Of course, plugged-in is where this instrument is designed to shine, and this one sure does. It has an excellent, distinctive, clearly-electric plugged-in voice. The pre-amp in this mandolin works great to drive a tube amp into that welcomed warm distortion. 
Grade: B+

Overall:
All-in-all this instrument provides me with exactly what I was looking for, and will be a welcome addition to my jamming & playing out arsenal. To qualify my enthusiasm, however, I should point out that I got this instrument at a considerable discount off the current street price. I do not think I would recommend purchasing one of these for $800, considering the 148 is available for $500. In my estimation the street price on the MM68AX needs to be $700 or less to make it a good value.
Grade: B

Pros:....................................Cons:
Sounds great plugged-in!.........Small fretwire
Looks great!..........................Merely average factory set-up
Unique look and sound.............Difficult to access battery compartment *
Comes with an excellent case...Not a good value at street price

* - _any tips on how I can get in the hatch? I can loosen/remove the screw but the cover will not come off._  :Confused:

----------

Verne Andru

----------


## Eddie Sheehy

The back-plate has three "legs" that are used as vises by the center screw.  When you loosen the screw rotate the plate and push it to the side to slide a leg out and then slide it to the opposite sides of the the other two legs and free them.   Accessing the battery is an even bigger pain...

----------


## michaelpthompson

> Accessing the battery is an even bigger pain...

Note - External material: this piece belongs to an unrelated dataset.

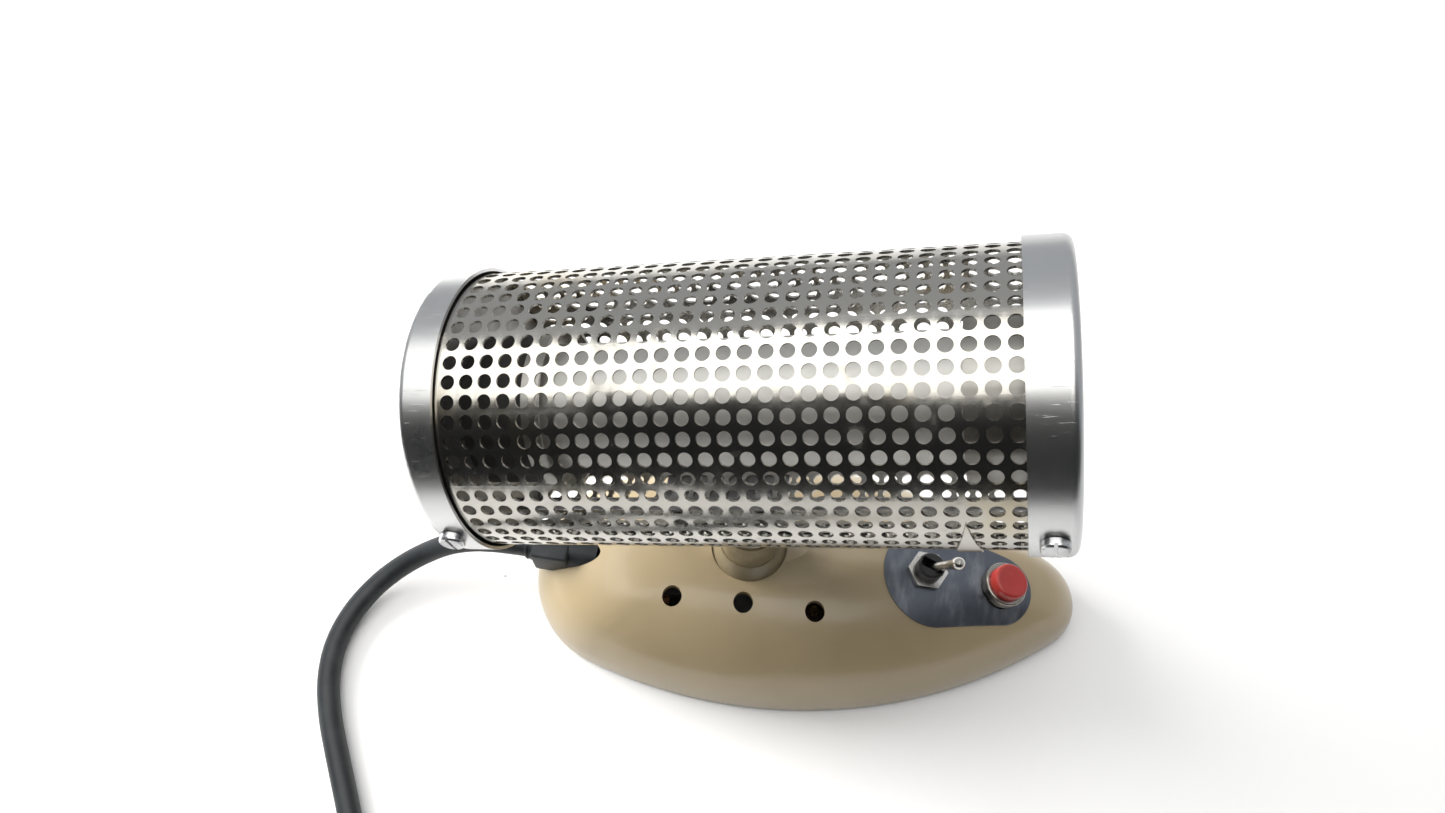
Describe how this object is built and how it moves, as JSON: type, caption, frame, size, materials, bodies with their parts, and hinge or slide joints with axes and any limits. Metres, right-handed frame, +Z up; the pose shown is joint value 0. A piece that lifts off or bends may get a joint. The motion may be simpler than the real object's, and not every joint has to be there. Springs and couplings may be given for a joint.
{
  "type": "heat lamp fixture",
  "caption": "Table-top radiant heat lamp: perforated metal drum between two caps on a tilting knuckle and short stem over a drop-shaped base with toggle, push button and cord.",
  "frame": {"origin": "on the table under the stem's axis", "axes": "+X along the base towards its narrow end, +Z up, the side with the operator at -Y"},
  "size_m": [0.3015, 0.2929, 0.2188],
  "materials": {
    "enamel": "gloss enamel",
    "sheet_steel": "satin",
    "screw_steel": "satin",
    "rubber": "matt",
    "panel_metal": "anodised satin",
    "core_steel": "varnished laminations",
    "copper_winding": "taped copper winding",
    "capacitor_can": "drawn can",
    "phenolic": "moulded phenolic",
    "nickel": "nickel plate",
    "black_plastic": "moulded",
    "red_plastic": "moulded",
    "mesh_steel": "polished perforated sheet",
    "spun_aluminium": "satin",
    "satin_reflector": "satin",
    "ceramic": "unglazed",
    "quartz": "clear quartz",
    "element": "coiled resistance wire",
    "brass": "plain"
  },
  "bodies": {
    "base": {"base_shell": "enamel", "base_plate": "sheet_steel", "base_plate_screws": "screw_steel", "rubber_feet": "rubber", "control_plate": "panel_metal", "choke_core": "core_steel", "choke_coil": "copper_winding", "capacitor": "capacitor_can", "terminal_block": "phenolic", "terminal_screws": "brass", "toggle_body": "phenolic", "toggle_nut": "nickel", "toggle_boot": "black_plastic", "button_housing": "black_plastic", "button_nut": "nickel", "collar_ring": "enamel", "cord_gland": "rubber", "cord_run": "rubber", "cord_coil": "rubber", "plug_body": "black_plastic", "plug_pins": "brass"},
    "toggle": {"toggle_lever": "nickel"},
    "button": {"button_cap": "red_plastic"},
    "stem": {"stem_tube": "enamel", "stem_washer": "screw_steel", "stem_nut": "screw_steel", "stem_fork": "enamel", "tilt_bolt": "screw_steel", "tilt_nut": "screw_steel"},
    "neck": {"knuckle_block": "enamel"},
    "head": {"guard_tube": "mesh_steel", "guard_tab": "mesh_steel", "left_cap": "spun_aluminium", "right_cap": "spun_aluminium", "left_bulkhead": "sheet_steel", "right_bulkhead": "sheet_steel", "cap_screws": "screw_steel", "saddle_bracket": "enamel", "saddle_screws": "screw_steel", "saddle_nuts": "screw_steel", "nod_pin": "screw_steel", "nod_nut": "screw_steel", "reflector_tube": "satin_reflector", "left_cup": "satin_reflector", "right_cup": "satin_reflector", "left_holder": "ceramic", "right_holder": "ceramic", "quartz_tube": "quartz", "heater_element": "element", "left_insulator": "phenolic", "tie_rods": "screw_steel"}
  },
  "joints": [
    {"name": "stem_swivel", "type": "hinge", "parent": "base", "child": "stem", "pos_m": [0, 0, 0.047], "axis": [0, 0, 1], "range_deg": [-170, 170]},
    {"name": "head_tilt", "type": "hinge", "parent": "stem", "child": "neck", "pos_m": [0, 0, 0.0753], "axis": [0, 1, 0], "range_deg": [-20, 35]},
    {"name": "head_nod", "type": "hinge", "parent": "neck", "child": "head", "pos_m": [-0.00481, 0, 0.09471], "axis": [0.9707, 0, 0.2402], "range_deg": [-35, 35]},
    {"name": "toggle_throw", "type": "hinge", "parent": "base", "child": "toggle", "pos_m": [0.06919, -0.0018, 0.04689], "axis": [0.3054, 0.9511, -0.0468], "range_deg": [-56, 0]},
    {"name": "button_press", "type": "slide", "parent": "base", "child": "button", "axis": [-0.3003, 0, -0.9538], "range_m": [0, 0.0025], "stiffness_N_per_m": 500, "springref_m": -0.002}
  ]
}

Not if your hand is small enough to fit completely into the hole.  :Grin:

----------


## Tim2723

There may be four legs on the hatch.  It's a tight fit and total PITA.

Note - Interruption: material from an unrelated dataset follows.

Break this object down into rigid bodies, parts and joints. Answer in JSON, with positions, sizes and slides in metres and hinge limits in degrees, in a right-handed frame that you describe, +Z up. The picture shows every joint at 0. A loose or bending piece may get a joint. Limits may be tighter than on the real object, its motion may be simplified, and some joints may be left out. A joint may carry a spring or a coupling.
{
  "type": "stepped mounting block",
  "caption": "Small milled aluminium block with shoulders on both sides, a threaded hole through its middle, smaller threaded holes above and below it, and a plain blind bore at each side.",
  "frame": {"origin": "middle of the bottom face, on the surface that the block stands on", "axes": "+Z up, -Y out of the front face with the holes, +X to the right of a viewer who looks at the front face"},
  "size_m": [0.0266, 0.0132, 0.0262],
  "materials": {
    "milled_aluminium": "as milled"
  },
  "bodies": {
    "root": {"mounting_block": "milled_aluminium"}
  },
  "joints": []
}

I was so afraid that you'd say just what you have.  None of those shortcomings are true of the US made MM-68.  Even for the set up out of the factory. The real MM-68 comes with no less than six inspectors signing off on it and it's ready to play out of the box (the only mandolin I know of that can boast that).  Even that case is not an MM-68 case.  It obviously isn't just an MM-68 made overseas, it's a different instrument.

I guess you're right that it would be OK for a little less, but I was really hoping you'd completely contradict Ted's appraisal of it.  Thanks for the generous, open-minded review.  I'm sure you'll get a lot of use out of it, and congrats on getting a good deal.

Do me a favor and shine a light inside once you get the hatch off.  See if there's a hex nut showing through the heel inside the body.  That's the sign of a truss rod instead of a graphite neck.

----------


## Ed Goist

Thanks for the posts here, as well as for all the private messages and e-mails. They were very helpful in my quest to remove the hatch and change the battery! Mission accomplished (after almost 30 minutes)!

The hatch and battery compartment for the Ovation mandolins is officially the *WORST...DESIGN...EVER...*!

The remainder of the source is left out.